Hagstrom, New York World's Fair by Subway and Automobile.
ANDREW G. HAGSTROM
Published 1939, New York
Size: 16.25" X 21.25"
A rare and interesting map of New York City and the surrounding area issued as a promotional piece during the 1939 World’s Fair held at Flushing Meadows in Queens, NY. The map is composed of two insets with one depicting the New York City subway lines and the other showing the principal auto routes. The map is adorned with eighteen vignettes of different city views and “world famous places that every visitor should see”. These include such places as the Metropolitan Museum of Art, the Empire State Building and the Rockefeller Center.
The map, in both insets, include images of the distributors of this promotional item, Hotel Times Square on 43rd Street, and Hotel Breslin on 29th & Broadway. As for the publisher, the Hagstrom Map Company, it is argued that they helped create a cartographic style that increased the depiction of street sizes to increase visual clarity and print labelling.
The verso of the map advertises the respective hotels and their room rates, aw well as providing the prospective visitor with information about the city and tourist destinations.
The 1939 World’s Fair was based on the future with the focus on “the world of tomorrow” with over 44 million attending between 1939 and 1940. The concept of the 1939 World Fair began as early as 1935 during the Great Depression so as to provide a tonic to the harsh economic conditions of the day. In fact, the New York Fair was the biggest world’s fair since the outbreak of World War I.

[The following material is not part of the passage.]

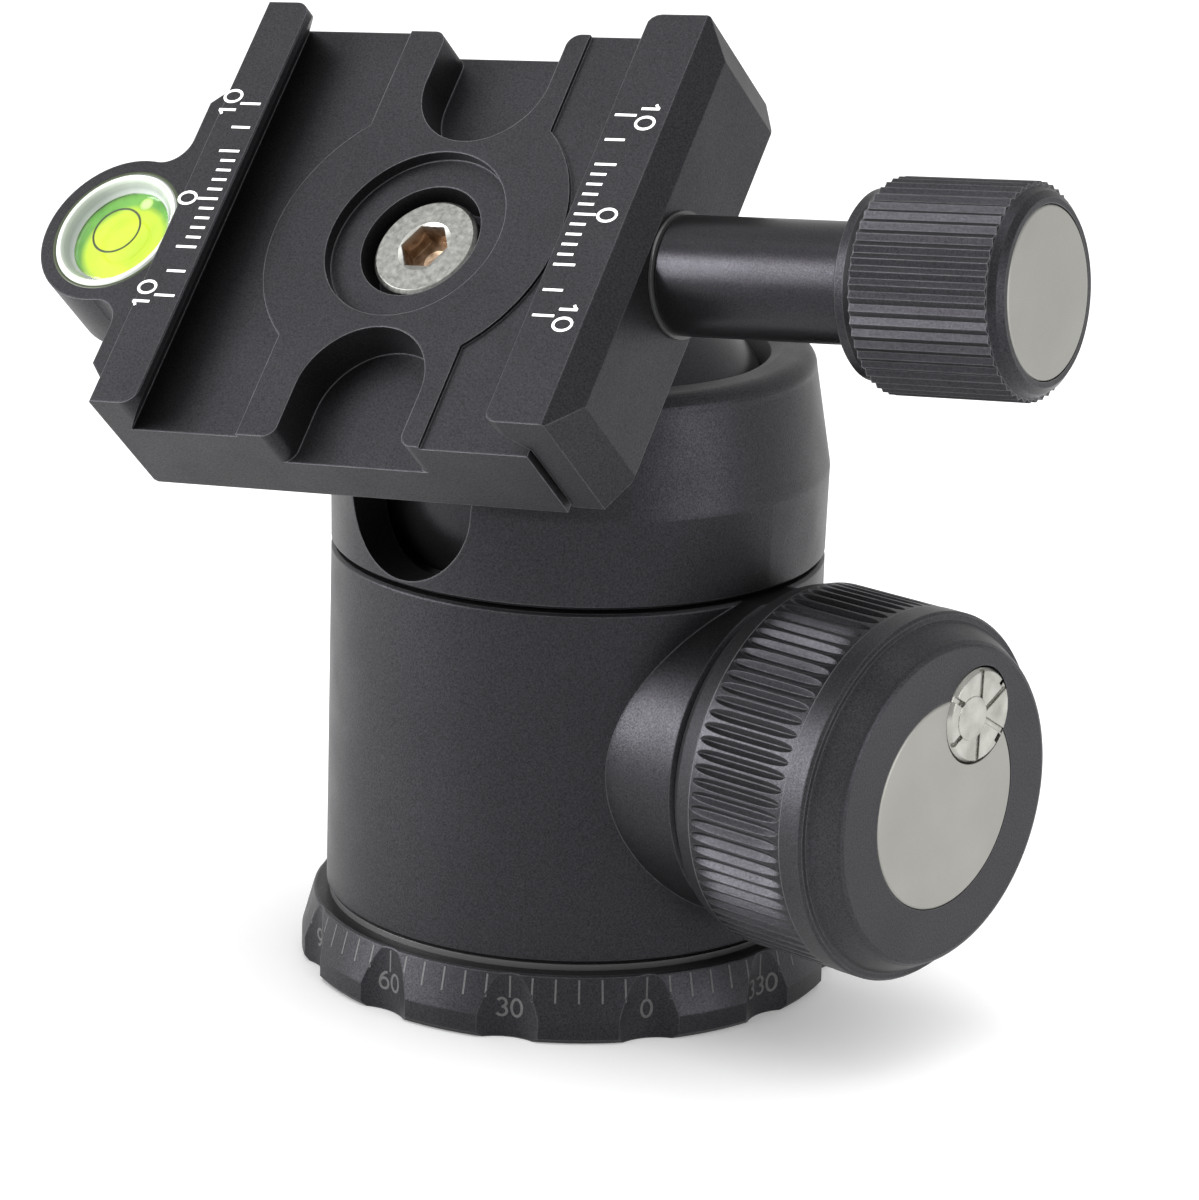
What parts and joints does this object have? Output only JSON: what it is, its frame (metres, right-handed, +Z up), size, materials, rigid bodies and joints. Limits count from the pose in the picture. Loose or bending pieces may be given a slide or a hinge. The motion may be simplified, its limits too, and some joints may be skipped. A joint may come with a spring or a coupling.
{
  "type": "tripod ball head",
  "caption": "Black tripod ball head with a notched collar, a fluted main knob with a tension dial, a scalloped degree ring, and a leaning dovetail clamp with a round spirit level.",
  "frame": {"origin": "centre of the base ring's flat lower face, at the mouth of the tripod screw's socket", "axes": "+Z up, out of the socket towards the ball, along the panning axis; +X along the main knob's axis, from the body out to the knob's face; +Y by the right hand, towards the pan lock knob, so the ball and clamp lean the other way, to -Y"},
  "size_m": [0.0958, 0.0769, 0.0889],
  "materials": {
    "black_anodised": "bead-blasted and black anodised, matte",
    "black_anodised_smooth": "turned and black anodised, satin",
    "bare_aluminium": "machined, uncoated",
    "satin_grey": "satin, light warm grey anodised",
    "nickel": "satin nickel plate",
    "bright_steel": "turned steel, satin",
    "brass": "turned brass",
    "dark_plastic": "dark slip plastic",
    "white_plastic": "white slip plastic",
    "clear_plastic": "clear acrylic, polished",
    "level_liquid": "clear yellow-green liquid with a bubble"
  },
  "bodies": {
    "base": {"pan_base": "black_anodised", "pan_washer": "dark_plastic", "retaining_plate": "bright_steel", "retaining_screws": "bright_steel"},
    "body": {"housing": "black_anodised", "top_collar": "black_anodised", "knob_bush": "brass", "cup_guide_pin": "bright_steel"},
    "cup": {"ball_cup": "bare_aluminium", "cup_liner": "white_plastic"},
    "pusher": {"lock_pusher": "bright_steel"},
    "knob": {"main_knob": "black_anodised", "knob_flute_band": "black_anodised", "main_knob_disc": "satin_grey", "main_shaft": "bright_steel"},
    "dial": {"tension_dial": "nickel"},
    "pan_knob": {"pan_lock_knob": "black_anodised", "pan_lock_screw": "bright_steel"},
    "pan_shoe": {"pan_lock_shoe": "brass"},
    "slip_ring": {"seat_ring": "white_plastic"},
    "ball": {"ball": "black_anodised_smooth"},
    "platform": {"stem": "black_anodised_smooth", "clamp_base": "black_anodised", "plate_screw": "bright_steel", "jaw_springs": "bright_steel", "level_cup": "clear_plastic", "level_liquid": "level_liquid", "level_lens": "clear_plastic"},
    "jaw": {"sliding_jaw": "black_anodised", "jaw_guide_pins": "bright_steel"},
    "jaw_knob": {"clamp_bolt": "bright_steel", "clamp_washer": "dark_plastic", "clamp_knob_neck": "black_anodised", "clamp_knob": "black_anodised", "clamp_knob_disc": "satin_grey"}
  },
  "joints": [
    {"name": "pan", "type": "hinge", "parent": "base", "child": "body", "pos_m": [0, 0, 0.012], "axis": [0, 0, 1], "continuous": true},
    {"name": "main_knob_turn", "type": "hinge", "parent": "body", "child": "knob", "pos_m": [0.0365, 0, 0.0239], "axis": [1, 0, 0], "range_deg": [0, 180]},
    {"name": "cup_lift", "type": "slide", "parent": "body", "child": "cup", "axis": [0, 0, -1], "range_m": [0, 0.00035]},
    {"name": "pusher_travel", "type": "slide", "parent": "body", "child": "pusher", "axis": [1, 0, 0], "range_m": [0, 0.0005965]},
    {"name": "tension_dial_turn", "type": "hinge", "parent": "knob", "child": "dial", "pos_m": [0.041, 0.0039, 0.03095], "axis": [1, 0, 0], "range_deg": [0, 270]},
    {"name": "pan_lock_turn", "type": "hinge", "parent": "body", "child": "pan_knob", "pos_m": [0, 0.0285, 0.012], "axis": [0, 1, 0], "range_deg": [0, 270]},
    {"name": "pan_shoe_travel", "type": "slide", "parent": "body", "child": "pan_shoe", "axis": [0, 1, 0], "range_m": [0, 0.000395]},
    {"name": "ball_azimuth", "type": "hinge", "parent": "body", "child": "slip_ring", "pos_m": [0, 0, 0.0457], "axis": [0, 0, 1], "continuous": true},
    {"name": "ball_tilt", "type": "hinge", "parent": "slip_ring", "child": "ball", "pos_m": [0, 0, 0.0457], "axis": [0.9979, 0.0645, 0], "range_deg": [-89.3, 0.7]},
    {"name": "ball_spin", "type": "hinge", "parent": "ball", "child": "platform", "pos_m": [0, 0, 0.0457], "axis": [0.0451, -0.697, 0.7157], "continuous": true},
    {"name": "jaw_slide", "type": "slide", "parent": "platform", "child": "jaw", "axis": [0.9801, 0.1694, 0.1032], "range_m": [0, 0.004]},
    {"name": "clamp_knob_turn", "type": "hinge", "parent": "jaw", "child": "jaw_knob", "pos_m": [0.05046, -0.01289, 0.07209], "axis": [0.9801, 0.1694, 0.1032], "range_deg": [0, 720]}
  ],
  "couplings": [
    {"joint": "main_knob_turn", "follows": "pusher_travel", "rad_per_m": 5263},
    {"joint": "cup_lift", "follows": "pusher_travel", "ratio": 0.584},
    {"joint": "pan_lock_turn", "follows": "pan_shoe_travel", "rad_per_m": 11900},
    {"joint": "clamp_knob_turn", "follows": "jaw_slide", "rad_per_m": 3141.5}
  ]
}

The historical irony, however, lies in the fact that World War II would commence some 4 month after its opening, which, unfortunately, pitted different ideologies not only within the confines of each nations pavilions, but on the battlefields throughout the world.
As such, this pictorial map with its joyfulness and exuberant colours depicting a city open to the world, masks a set of global tensions that would shortly erupt into open warfare. It is also a reminder of the subjectiveness of cartography both by the map maker and by the viewer to render meaning with the passage of time.